= What to do =
Include in the output exactly the lines from the opening of the data through the line containing "return ends.reshape(-1, 2)", and nothing more.

= Input material =

(begin)

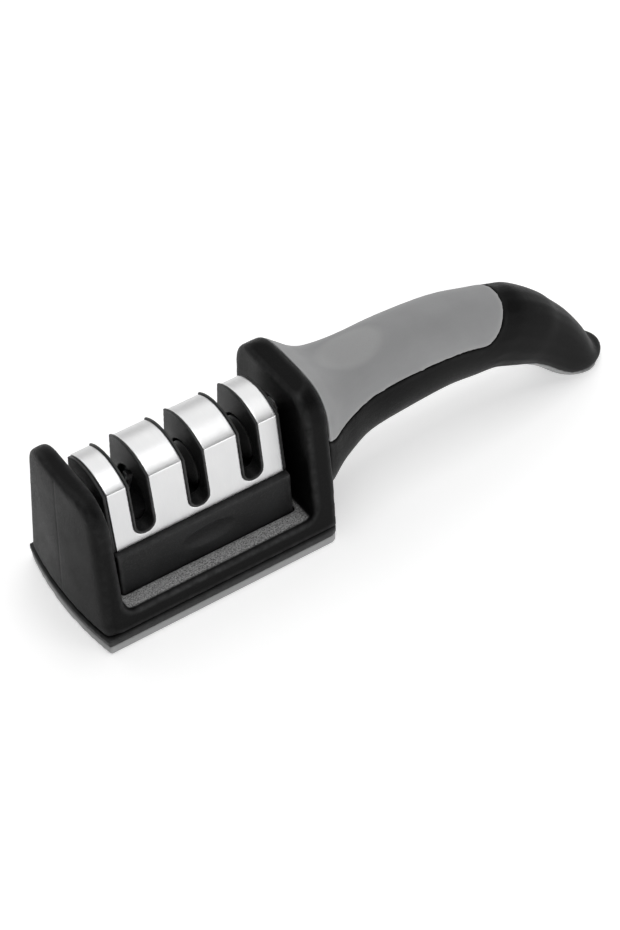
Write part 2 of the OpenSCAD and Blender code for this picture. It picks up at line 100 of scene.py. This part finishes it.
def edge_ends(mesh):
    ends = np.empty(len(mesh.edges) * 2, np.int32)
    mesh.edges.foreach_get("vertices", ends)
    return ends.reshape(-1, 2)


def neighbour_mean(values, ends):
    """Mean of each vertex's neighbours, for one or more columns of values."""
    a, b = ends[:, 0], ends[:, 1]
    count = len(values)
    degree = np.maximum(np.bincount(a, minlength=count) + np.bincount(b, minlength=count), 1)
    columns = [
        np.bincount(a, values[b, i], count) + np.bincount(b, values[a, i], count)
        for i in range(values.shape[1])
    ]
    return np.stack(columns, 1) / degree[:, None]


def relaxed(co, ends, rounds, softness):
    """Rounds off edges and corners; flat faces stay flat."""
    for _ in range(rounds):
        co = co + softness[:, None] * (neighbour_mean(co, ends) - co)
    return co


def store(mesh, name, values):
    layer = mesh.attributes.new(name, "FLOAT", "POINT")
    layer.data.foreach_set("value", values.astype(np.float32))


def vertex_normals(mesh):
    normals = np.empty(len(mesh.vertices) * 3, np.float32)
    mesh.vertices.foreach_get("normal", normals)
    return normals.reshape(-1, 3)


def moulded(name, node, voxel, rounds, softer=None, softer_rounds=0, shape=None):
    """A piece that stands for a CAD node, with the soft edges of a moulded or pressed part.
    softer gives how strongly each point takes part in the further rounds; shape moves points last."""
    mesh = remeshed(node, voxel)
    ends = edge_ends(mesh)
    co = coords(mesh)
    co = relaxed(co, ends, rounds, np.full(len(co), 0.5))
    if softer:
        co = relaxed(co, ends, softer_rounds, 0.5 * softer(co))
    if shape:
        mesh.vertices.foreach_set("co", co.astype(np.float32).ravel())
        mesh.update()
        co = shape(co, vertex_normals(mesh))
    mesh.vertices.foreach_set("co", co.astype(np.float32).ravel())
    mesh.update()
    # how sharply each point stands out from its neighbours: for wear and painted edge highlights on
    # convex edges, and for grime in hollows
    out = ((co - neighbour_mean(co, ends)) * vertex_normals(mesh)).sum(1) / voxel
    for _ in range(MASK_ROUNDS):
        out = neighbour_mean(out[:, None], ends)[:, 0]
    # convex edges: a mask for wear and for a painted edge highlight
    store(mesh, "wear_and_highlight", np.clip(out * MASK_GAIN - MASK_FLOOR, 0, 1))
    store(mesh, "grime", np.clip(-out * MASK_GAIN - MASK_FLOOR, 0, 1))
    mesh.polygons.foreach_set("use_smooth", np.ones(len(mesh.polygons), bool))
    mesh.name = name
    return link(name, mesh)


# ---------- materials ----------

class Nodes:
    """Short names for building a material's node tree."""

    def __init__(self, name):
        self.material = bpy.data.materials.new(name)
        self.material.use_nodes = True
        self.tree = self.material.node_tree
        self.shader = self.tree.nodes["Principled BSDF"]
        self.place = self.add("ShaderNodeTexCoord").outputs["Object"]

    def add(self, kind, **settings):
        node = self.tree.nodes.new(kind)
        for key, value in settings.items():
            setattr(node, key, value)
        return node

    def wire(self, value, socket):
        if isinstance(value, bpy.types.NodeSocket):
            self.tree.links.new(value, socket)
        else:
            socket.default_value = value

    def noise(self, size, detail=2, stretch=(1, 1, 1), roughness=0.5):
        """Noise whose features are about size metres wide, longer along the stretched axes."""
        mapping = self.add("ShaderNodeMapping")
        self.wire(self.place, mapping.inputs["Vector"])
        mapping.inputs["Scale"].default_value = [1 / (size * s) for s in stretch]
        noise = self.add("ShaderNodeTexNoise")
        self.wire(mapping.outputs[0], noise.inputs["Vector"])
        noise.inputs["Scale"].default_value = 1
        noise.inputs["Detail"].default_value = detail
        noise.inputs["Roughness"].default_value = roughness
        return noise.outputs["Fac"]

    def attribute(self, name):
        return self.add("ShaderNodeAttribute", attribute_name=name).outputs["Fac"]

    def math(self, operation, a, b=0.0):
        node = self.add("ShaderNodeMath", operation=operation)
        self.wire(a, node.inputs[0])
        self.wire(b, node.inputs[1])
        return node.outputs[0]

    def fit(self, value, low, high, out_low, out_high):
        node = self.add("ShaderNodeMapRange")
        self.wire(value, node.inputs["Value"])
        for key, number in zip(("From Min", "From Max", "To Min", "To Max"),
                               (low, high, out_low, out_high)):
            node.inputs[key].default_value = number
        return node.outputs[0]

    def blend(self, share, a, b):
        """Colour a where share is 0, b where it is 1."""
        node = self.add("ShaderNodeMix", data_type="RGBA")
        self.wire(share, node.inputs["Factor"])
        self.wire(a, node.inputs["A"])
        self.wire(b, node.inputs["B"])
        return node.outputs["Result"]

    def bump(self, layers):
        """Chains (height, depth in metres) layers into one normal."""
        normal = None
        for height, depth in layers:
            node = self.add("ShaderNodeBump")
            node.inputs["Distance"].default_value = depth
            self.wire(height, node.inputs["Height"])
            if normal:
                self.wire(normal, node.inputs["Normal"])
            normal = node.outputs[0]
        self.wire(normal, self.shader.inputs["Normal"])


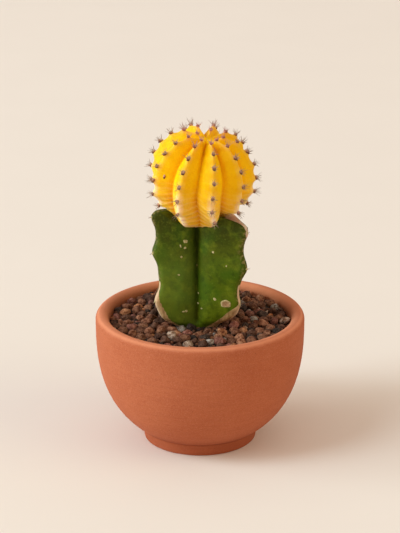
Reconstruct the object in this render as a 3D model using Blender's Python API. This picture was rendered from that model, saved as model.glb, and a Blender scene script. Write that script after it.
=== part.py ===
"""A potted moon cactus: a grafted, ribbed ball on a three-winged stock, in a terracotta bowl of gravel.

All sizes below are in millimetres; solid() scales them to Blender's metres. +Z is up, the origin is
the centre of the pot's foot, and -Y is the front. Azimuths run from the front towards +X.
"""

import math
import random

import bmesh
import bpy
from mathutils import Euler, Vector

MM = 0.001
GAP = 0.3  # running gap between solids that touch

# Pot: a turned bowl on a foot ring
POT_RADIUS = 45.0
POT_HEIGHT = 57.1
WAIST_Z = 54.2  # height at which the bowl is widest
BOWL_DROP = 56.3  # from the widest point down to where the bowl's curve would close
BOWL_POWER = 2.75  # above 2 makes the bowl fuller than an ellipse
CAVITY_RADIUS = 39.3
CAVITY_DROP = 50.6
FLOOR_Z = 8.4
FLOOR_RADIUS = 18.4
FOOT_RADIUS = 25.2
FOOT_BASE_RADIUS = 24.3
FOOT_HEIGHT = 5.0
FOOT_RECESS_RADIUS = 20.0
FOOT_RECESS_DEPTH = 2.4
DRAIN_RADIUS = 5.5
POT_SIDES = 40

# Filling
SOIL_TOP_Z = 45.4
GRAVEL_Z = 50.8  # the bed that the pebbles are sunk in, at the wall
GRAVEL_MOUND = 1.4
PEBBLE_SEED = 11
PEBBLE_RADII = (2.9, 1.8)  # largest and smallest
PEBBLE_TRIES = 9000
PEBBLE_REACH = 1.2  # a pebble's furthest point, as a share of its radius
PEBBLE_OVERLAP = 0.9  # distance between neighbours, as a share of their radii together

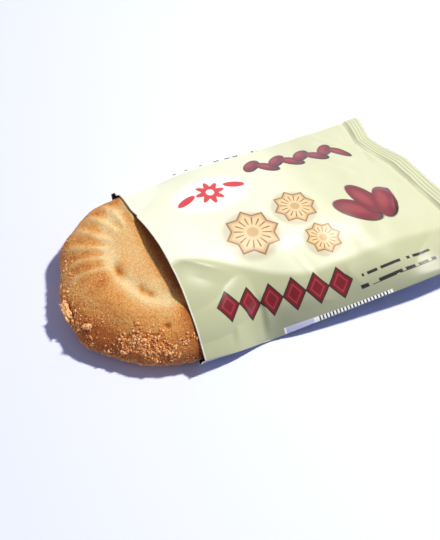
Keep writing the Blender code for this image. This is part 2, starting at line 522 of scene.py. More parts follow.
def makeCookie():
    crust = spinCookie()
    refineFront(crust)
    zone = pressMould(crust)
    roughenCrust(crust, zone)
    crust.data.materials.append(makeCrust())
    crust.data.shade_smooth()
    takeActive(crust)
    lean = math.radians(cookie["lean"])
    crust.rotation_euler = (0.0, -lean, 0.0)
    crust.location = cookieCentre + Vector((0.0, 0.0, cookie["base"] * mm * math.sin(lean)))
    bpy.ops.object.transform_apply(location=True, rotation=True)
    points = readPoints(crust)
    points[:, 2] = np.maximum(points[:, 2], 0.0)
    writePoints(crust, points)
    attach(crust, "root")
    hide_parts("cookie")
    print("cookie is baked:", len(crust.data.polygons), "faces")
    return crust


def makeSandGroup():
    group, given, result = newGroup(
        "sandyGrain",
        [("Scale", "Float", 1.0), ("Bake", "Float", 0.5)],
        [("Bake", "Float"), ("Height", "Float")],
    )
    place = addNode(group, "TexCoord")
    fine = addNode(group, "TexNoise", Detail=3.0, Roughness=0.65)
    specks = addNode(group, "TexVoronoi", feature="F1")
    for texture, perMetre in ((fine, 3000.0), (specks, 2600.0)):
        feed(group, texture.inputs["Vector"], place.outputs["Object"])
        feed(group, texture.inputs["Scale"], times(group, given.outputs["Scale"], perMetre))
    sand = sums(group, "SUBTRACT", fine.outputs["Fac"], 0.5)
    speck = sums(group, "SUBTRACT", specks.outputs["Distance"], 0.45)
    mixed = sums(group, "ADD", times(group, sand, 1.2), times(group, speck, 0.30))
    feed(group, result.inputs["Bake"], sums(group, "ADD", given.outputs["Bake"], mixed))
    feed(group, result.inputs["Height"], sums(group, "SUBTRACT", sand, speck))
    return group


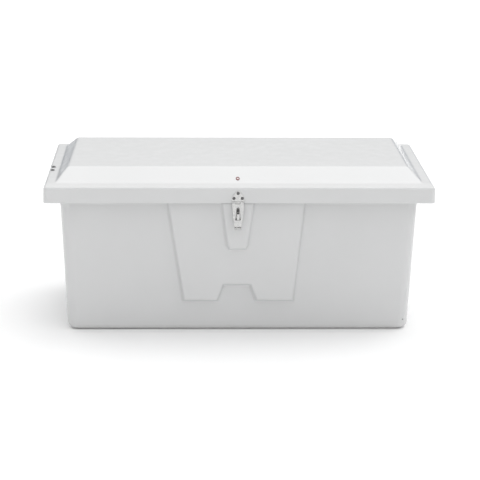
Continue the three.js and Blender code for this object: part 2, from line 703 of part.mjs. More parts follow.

(end)

= Response to this task =
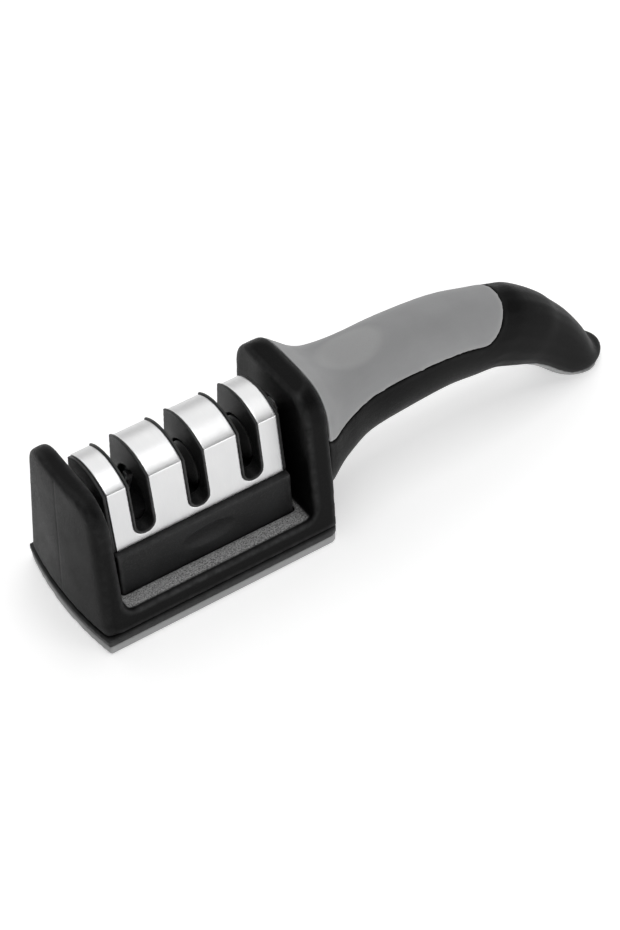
Write part 2 of the OpenSCAD and Blender code for this picture. It picks up at line 100 of scene.py. This part finishes it.
def edge_ends(mesh):
    ends = np.empty(len(mesh.edges) * 2, np.int32)
    mesh.edges.foreach_get("vertices", ends)
    return ends.reshape(-1, 2)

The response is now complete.